== SUPPLIED DATA ==
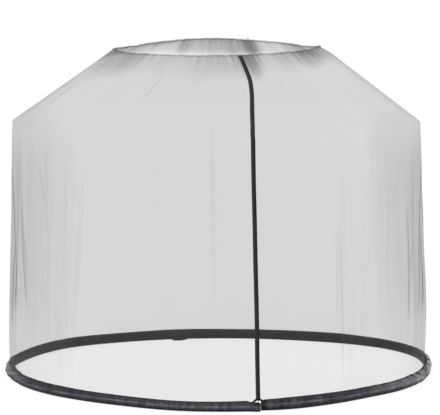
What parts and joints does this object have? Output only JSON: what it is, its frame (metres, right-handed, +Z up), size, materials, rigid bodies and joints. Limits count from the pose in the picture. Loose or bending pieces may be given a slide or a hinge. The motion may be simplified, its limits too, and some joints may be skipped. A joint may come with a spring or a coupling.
{
  "type": "parasol mosquito net",
  "caption": "Round netting canopy with a gathered top opening, sloping roof, straight wall, front zip and a filled weight sleeve round its foot; hangs over an open parasol.",
  "frame": {"origin": "middle of the gathered top opening, 2.3 m above the ground that the weight sleeve lies on", "axes": "+Z up, the zip on the -Y side, +X to the right of someone who faces the zip from outside"},
  "size_m": [3.0482, 3.0124, 2.3163],
  "materials": {
    "netting": "sheer dark grey polyester netting",
    "zip_tape": "woven polyester tape, matt",
    "zip_coil": "nylon coil, dull",
    "slider_metal": "grey plated zinc, worn",
    "sleeve_cloth": "coated polyester cloth with a soft sheen"
  },
  "bodies": {
    "root": {"net": "netting", "zip_tape_left": "zip_tape", "zip_tape_right": "zip_tape", "zip_coil": "zip_coil", "zip_slider": "slider_metal", "zip_pull": "slider_metal", "weight_sleeve": "sleeve_cloth"}
  },
  "joints": []
}
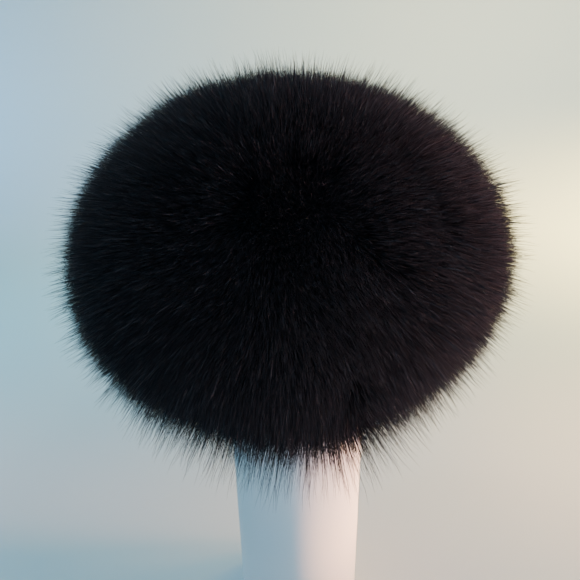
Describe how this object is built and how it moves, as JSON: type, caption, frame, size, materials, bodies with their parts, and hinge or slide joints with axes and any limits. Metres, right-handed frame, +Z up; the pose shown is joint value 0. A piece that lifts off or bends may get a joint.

== TASK TO CARRY OUT ==
Restate the whole listing exactly, leaving out nothing.

== FINAL RESULT ==
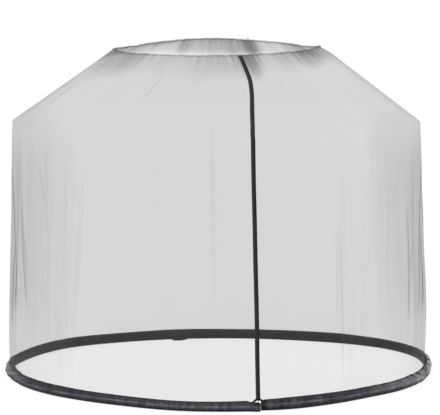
What parts and joints does this object have? Output only JSON: what it is, its frame (metres, right-handed, +Z up), size, materials, rigid bodies and joints. Limits count from the pose in the picture. Loose or bending pieces may be given a slide or a hinge. The motion may be simplified, its limits too, and some joints may be skipped. A joint may come with a spring or a coupling.
{
  "type": "parasol mosquito net",
  "caption": "Round netting canopy with a gathered top opening, sloping roof, straight wall, front zip and a filled weight sleeve round its foot; hangs over an open parasol.",
  "frame": {"origin": "middle of the gathered top opening, 2.3 m above the ground that the weight sleeve lies on", "axes": "+Z up, the zip on the -Y side, +X to the right of someone who faces the zip from outside"},
  "size_m": [3.0482, 3.0124, 2.3163],
  "materials": {
    "netting": "sheer dark grey polyester netting",
    "zip_tape": "woven polyester tape, matt",
    "zip_coil": "nylon coil, dull",
    "slider_metal": "grey plated zinc, worn",
    "sleeve_cloth": "coated polyester cloth with a soft sheen"
  },
  "bodies": {
    "root": {"net": "netting", "zip_tape_left": "zip_tape", "zip_tape_right": "zip_tape", "zip_coil": "zip_coil", "zip_slider": "slider_metal", "zip_pull": "slider_metal", "weight_sleeve": "sleeve_cloth"}
  },
  "joints": []
}
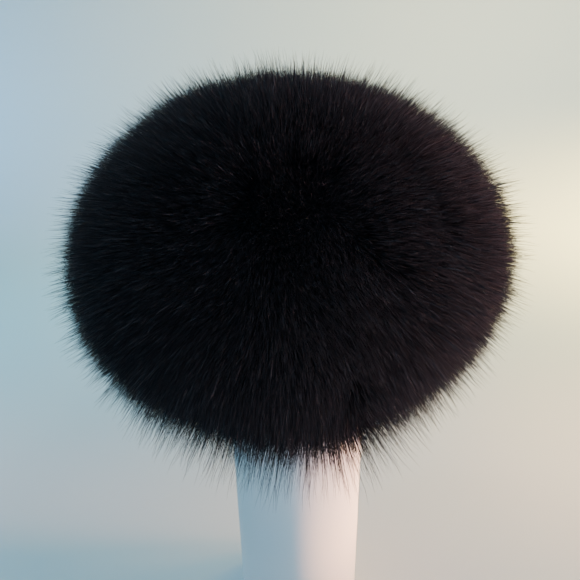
Describe how this object is built and how it moves, as JSON: type, caption, frame, size, materials, bodies with their parts, and hinge or slide joints with axes and any limits. Metres, right-handed frame, +Z up; the pose shown is joint value 0. A piece that lifts off or bends may get a joint.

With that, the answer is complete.